§ **Directions for this task**:
Write out all of the entries exactly, please.

— begin —

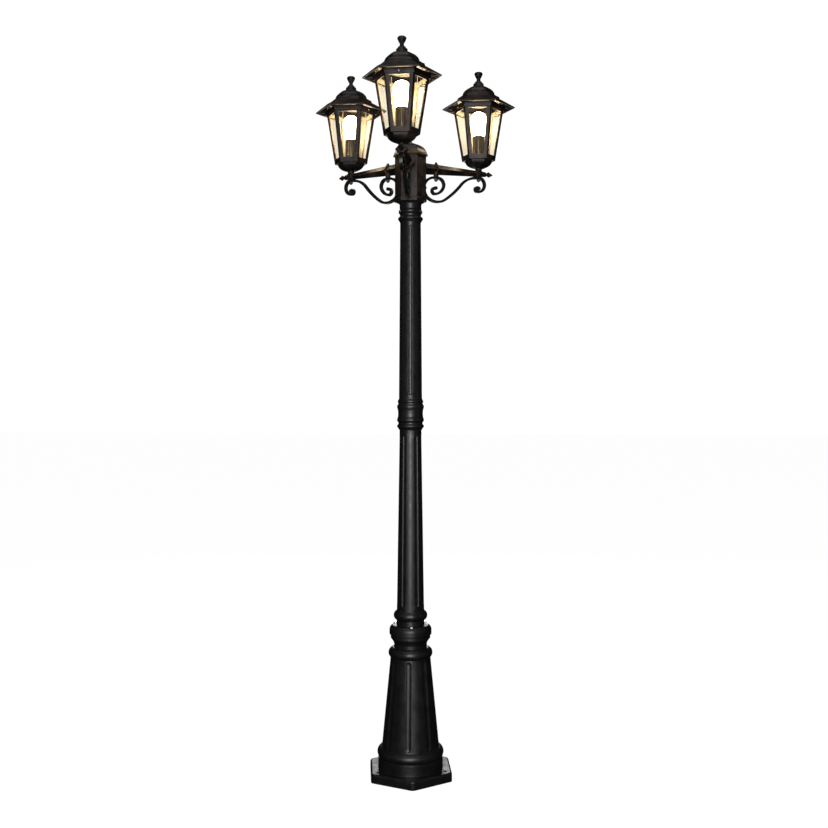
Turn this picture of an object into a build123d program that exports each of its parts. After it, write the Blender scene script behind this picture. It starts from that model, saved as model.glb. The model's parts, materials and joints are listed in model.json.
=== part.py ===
from build123d import *
import os
from math import atan2, cos, degrees, hypot, radians, sin, sqrt, tan

# Triple head lamp post: a fluted two-part post on a hexagonal plinth, a hexagonal hub with
# three tapered arms at 120 degrees, and a six-sided lantern on each arm.
# Millimetres, +Z up. The origin is on the post's axis, on the plinth's underside.
# The front arm runs along -Y; s is the distance from the post's axis along an arm.

# ---------------------------------------------------------------- clearances
SEAT = 0.3          # gap between a moving piece and what it rests on
RUNNING = 0.3       # radial gap of a moving piece in its hole
FIT = 0.1           # radial gap of a fixed piece in its hole

# ---------------------------------------------------------------- base casting
PLINTH_RADIUS = 142.0         # across the corners, halved
PLINTH_HEIGHT = 27.0
PLINTH_TURN = 9.0             # a corner stands this far round from the front arm
PLINTH_CORNER_ROUND = 15.0
PLINTH_EDGE_ROUND = 6.0
ANCHOR_CIRCLE = 236.0         # pitch circle of the ground bolts
ANCHOR_HOLE = 11.0
ANCHOR_COUNT = 3
SKIRT_RADIUS = 99.6
SKIRT_HEIGHT = 30.0
SKIRT_GROOVE = 2.6
SKIRT_GROOVE_HEIGHT = 4.0
LOWER_TORUS_RADIUS = 102.0
LOWER_TORUS_HEIGHT = 29.0
CONE_FOOT_RADIUS = 88.0
CONE_TOP_RADIUS = 61.5
CONE_HEIGHT = 274.0
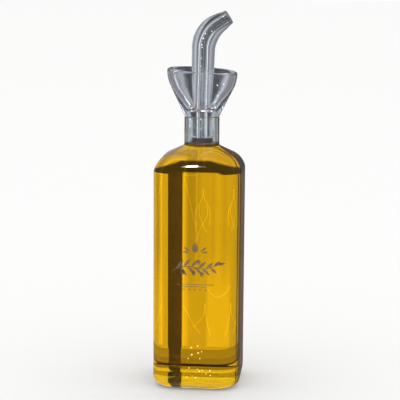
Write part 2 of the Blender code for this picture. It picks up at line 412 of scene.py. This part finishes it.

— end —

§ **Task solution**:
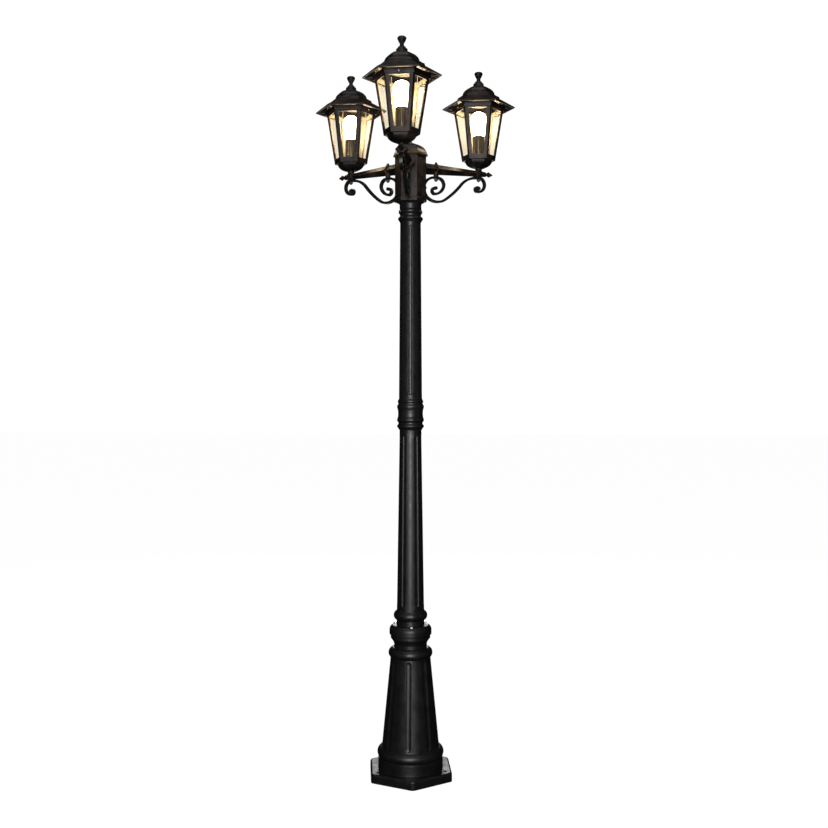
Turn this picture of an object into a build123d program that exports each of its parts. After it, write the Blender scene script behind this picture. It starts from that model, saved as model.glb. The model's parts, materials and joints are listed in model.json.
=== part.py ===
from build123d import *
import os
from math import atan2, cos, degrees, hypot, radians, sin, sqrt, tan

# Triple head lamp post: a fluted two-part post on a hexagonal plinth, a hexagonal hub with
# three tapered arms at 120 degrees, and a six-sided lantern on each arm.
# Millimetres, +Z up. The origin is on the post's axis, on the plinth's underside.
# The front arm runs along -Y; s is the distance from the post's axis along an arm.

# ---------------------------------------------------------------- clearances
SEAT = 0.3          # gap between a moving piece and what it rests on
RUNNING = 0.3       # radial gap of a moving piece in its hole
FIT = 0.1           # radial gap of a fixed piece in its hole

# ---------------------------------------------------------------- base casting
PLINTH_RADIUS = 142.0         # across the corners, halved
PLINTH_HEIGHT = 27.0
PLINTH_TURN = 9.0             # a corner stands this far round from the front arm
PLINTH_CORNER_ROUND = 15.0
PLINTH_EDGE_ROUND = 6.0
ANCHOR_CIRCLE = 236.0         # pitch circle of the ground bolts
ANCHOR_HOLE = 11.0
ANCHOR_COUNT = 3
SKIRT_RADIUS = 99.6
SKIRT_HEIGHT = 30.0
SKIRT_GROOVE = 2.6
SKIRT_GROOVE_HEIGHT = 4.0
LOWER_TORUS_RADIUS = 102.0
LOWER_TORUS_HEIGHT = 29.0
CONE_FOOT_RADIUS = 88.0
CONE_TOP_RADIUS = 61.5
CONE_HEIGHT = 274.0
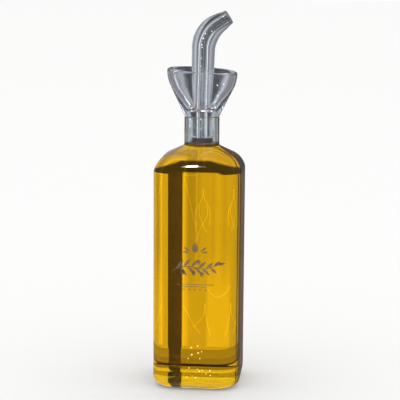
Write part 2 of the Blender code for this picture. It picks up at line 412 of scene.py. This part finishes it.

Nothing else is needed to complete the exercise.